_What you are asked to do_: Your task is to print the material below exactly as presented.

_Recorded information_:
____
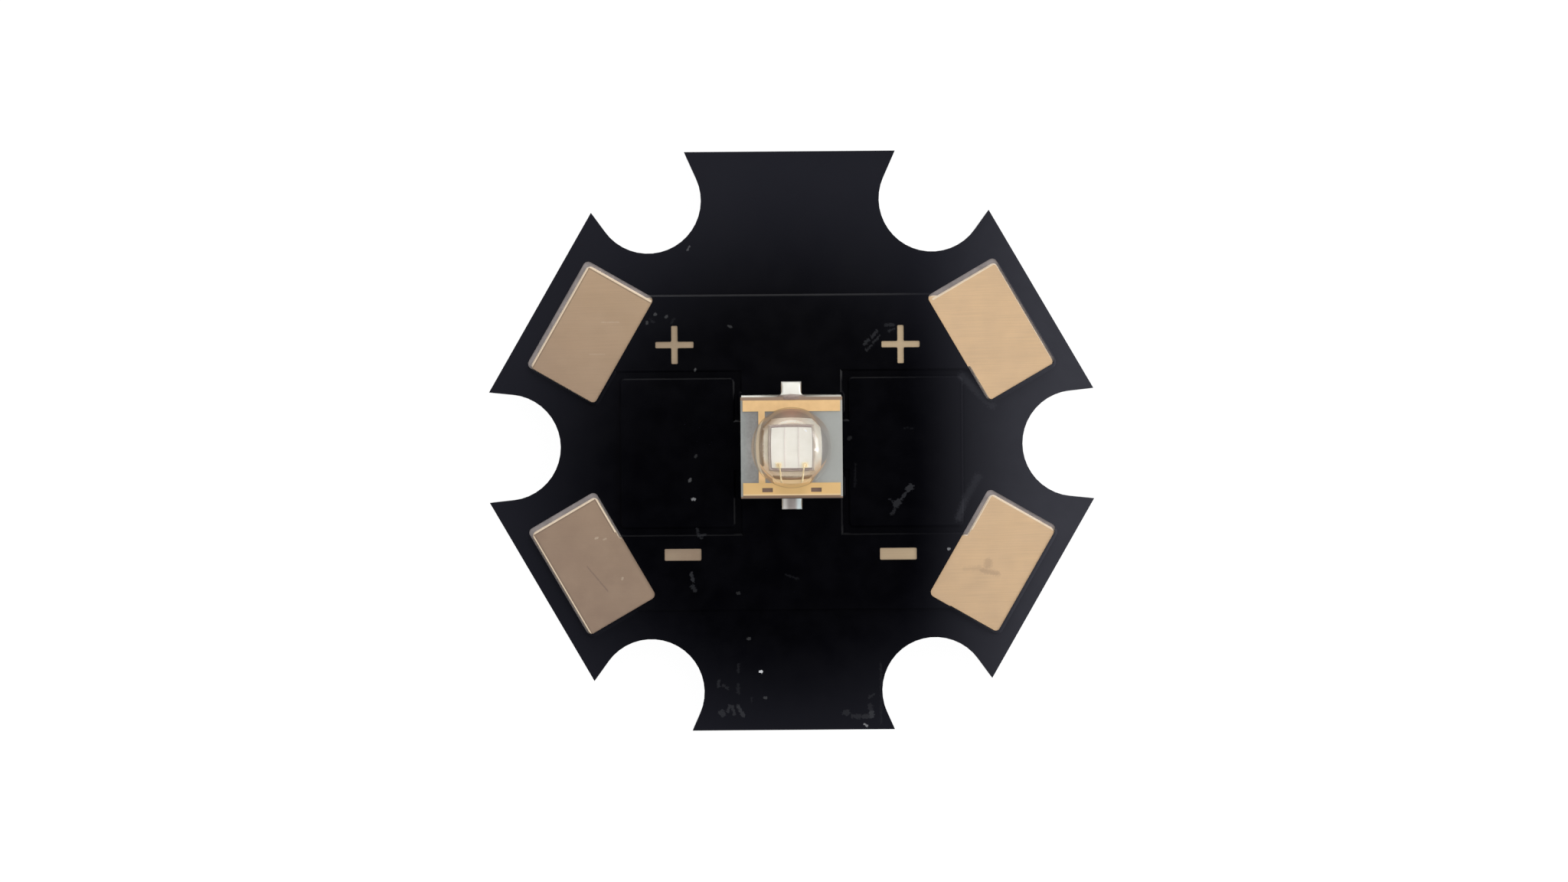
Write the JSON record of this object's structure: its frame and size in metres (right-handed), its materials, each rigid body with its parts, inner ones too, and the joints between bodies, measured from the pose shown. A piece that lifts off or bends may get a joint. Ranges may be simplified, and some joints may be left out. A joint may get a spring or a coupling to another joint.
{
  "type": "light emitting diode on a star board",
  "caption": "Square ceramic light emitter with a clear dome, soldered to a black six-notch metal-core star board with plus and minus wire pads.",
  "frame": {"origin": "centre of the ring of six notches, on the flat underside of the board", "axes": "+Z out of the emitter's dome, +Y towards the plus pads, +X towards the right-hand pads"},
  "size_m": [0.0208, 0.02, 0.0034],
  "materials": {
    "aluminium_core": "milled plate, brushed underside and sawn edges",
    "dielectric": "grey filled resin",
    "copper_foil": "etched copper under the mask",
    "black_mask": "semi-gloss black lacquer with fine scuffs",
    "pad_plating": "pale gold plating, faintly brushed",
    "mark_plating": "pale gold plating",
    "solder": "bright reflowed solder",
    "terminal_metal": "gold plated metal",
    "via_metal": "fired metal paste",
    "ceramic": "fine-grained grey ceramic",
    "land_gold": "matt gold",
    "die_attach": "solder",
    "die_carrier": "dark carrier",
    "emitting_film": "cream film, faintly roughened",
    "contact_metal": "thin grey-gold metal",
    "bond_gold": "bright gold wire",
    "clear_silicone": "clear moulded silicone"
  },
  "bodies": {
    "root": {"core_plate": "aluminium_core", "dielectric_layer": "dielectric", "positive_foil": "copper_foil", "negative_foil": "copper_foil", "thermal_foil": "copper_foil", "solder_mask": "black_mask", "solder_pad_plus_left": "pad_plating", "solder_pad_plus_right": "pad_plating", "solder_pad_minus_left": "pad_plating", "solder_pad_minus_right": "pad_plating", "plus_mark_left": "mark_plating", "plus_mark_right": "mark_plating", "minus_mark_left": "mark_plating", "minus_mark_right": "mark_plating", "solder_joint_plus": "solder", "solder_joint_minus": "solder", "thermal_solder": "solder", "terminal_plus": "terminal_metal", "terminal_minus": "terminal_metal", "thermal_terminal": "terminal_metal", "frame_vias": "via_metal", "die_conductor": "via_metal", "ceramic_base": "ceramic", "frame_land": "land_gold", "die_land": "land_gold", "die_attach": "die_attach", "led_die": "die_carrier", "emitting_film": "emitting_film", "die_contacts": "contact_metal", "bond_wire_left": "bond_gold", "bond_wire_right": "bond_gold", "lens": "clear_silicone"}
  },
  "joints": []
}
____
_Exercise output_:
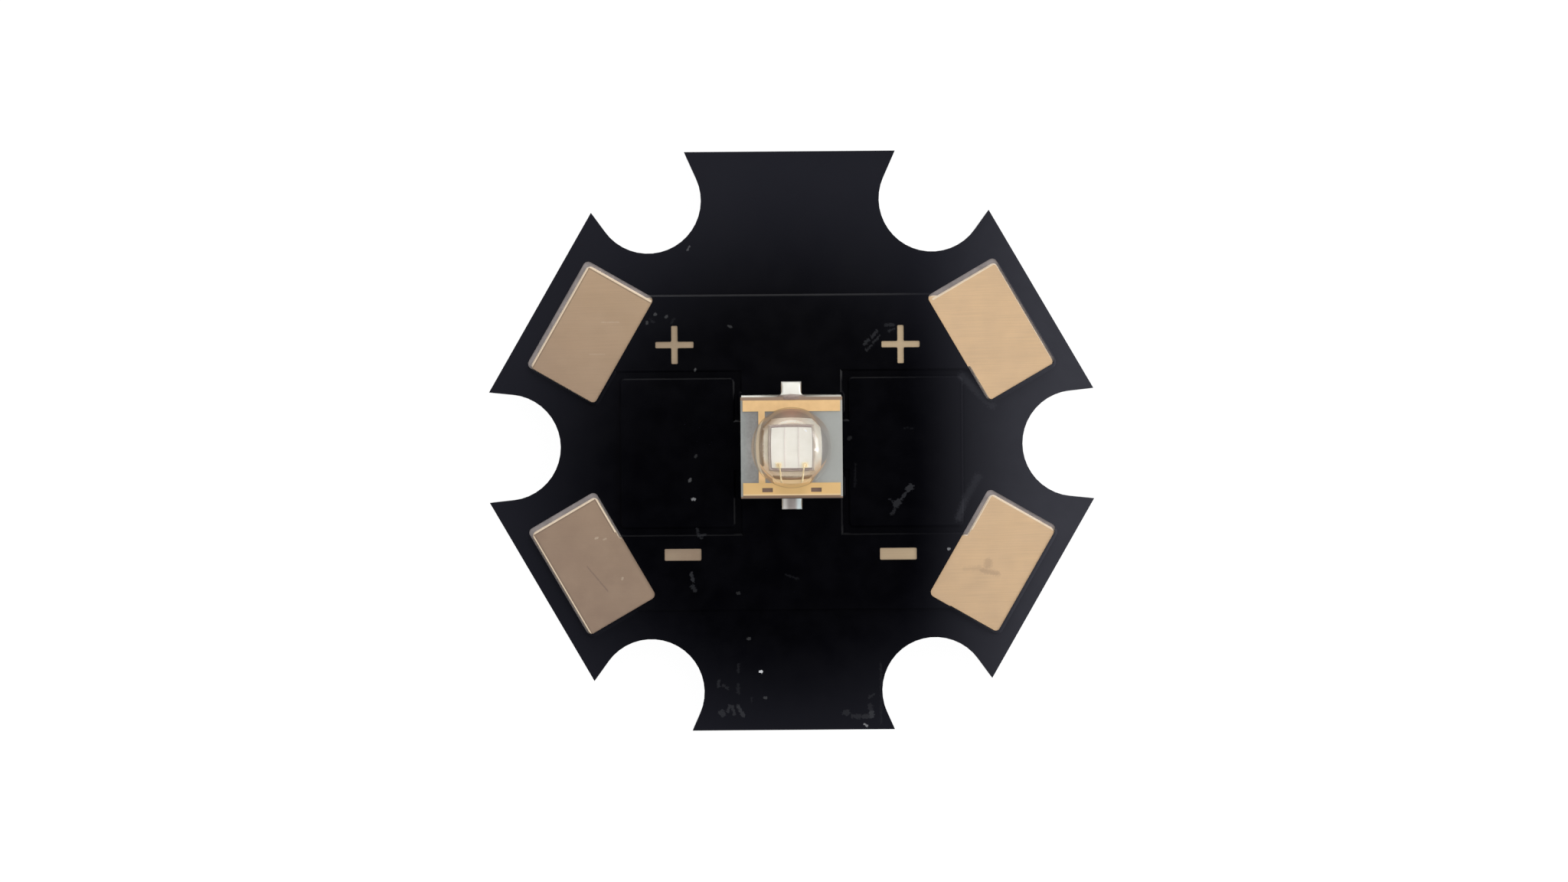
Write the JSON record of this object's structure: its frame and size in metres (right-handed), its materials, each rigid body with its parts, inner ones too, and the joints between bodies, measured from the pose shown. A piece that lifts off or bends may get a joint. Ranges may be simplified, and some joints may be left out. A joint may get a spring or a coupling to another joint.
{
  "type": "light emitting diode on a star board",
  "caption": "Square ceramic light emitter with a clear dome, soldered to a black six-notch metal-core star board with plus and minus wire pads.",
  "frame": {"origin": "centre of the ring of six notches, on the flat underside of the board", "axes": "+Z out of the emitter's dome, +Y towards the plus pads, +X towards the right-hand pads"},
  "size_m": [0.0208, 0.02, 0.0034],
  "materials": {
    "aluminium_core": "milled plate, brushed underside and sawn edges",
    "dielectric": "grey filled resin",
    "copper_foil": "etched copper under the mask",
    "black_mask": "semi-gloss black lacquer with fine scuffs",
    "pad_plating": "pale gold plating, faintly brushed",
    "mark_plating": "pale gold plating",
    "solder": "bright reflowed solder",
    "terminal_metal": "gold plated metal",
    "via_metal": "fired metal paste",
    "ceramic": "fine-grained grey ceramic",
    "land_gold": "matt gold",
    "die_attach": "solder",
    "die_carrier": "dark carrier",
    "emitting_film": "cream film, faintly roughened",
    "contact_metal": "thin grey-gold metal",
    "bond_gold": "bright gold wire",
    "clear_silicone": "clear moulded silicone"
  },
  "bodies": {
    "root": {"core_plate": "aluminium_core", "dielectric_layer": "dielectric", "positive_foil": "copper_foil", "negative_foil": "copper_foil", "thermal_foil": "copper_foil", "solder_mask": "black_mask", "solder_pad_plus_left": "pad_plating", "solder_pad_plus_right": "pad_plating", "solder_pad_minus_left": "pad_plating", "solder_pad_minus_right": "pad_plating", "plus_mark_left": "mark_plating", "plus_mark_right": "mark_plating", "minus_mark_left": "mark_plating", "minus_mark_right": "mark_plating", "solder_joint_plus": "solder", "solder_joint_minus": "solder", "thermal_solder": "solder", "terminal_plus": "terminal_metal", "terminal_minus": "terminal_metal", "thermal_terminal": "terminal_metal", "frame_vias": "via_metal", "die_conductor": "via_metal", "ceramic_base": "ceramic", "frame_land": "land_gold", "die_land": "land_gold", "die_attach": "die_attach", "led_die": "die_carrier", "emitting_film": "emitting_film", "die_contacts": "contact_metal", "bond_wire_left": "bond_gold", "bond_wire_right": "bond_gold", "lens": "clear_silicone"}
  },
  "joints": []
}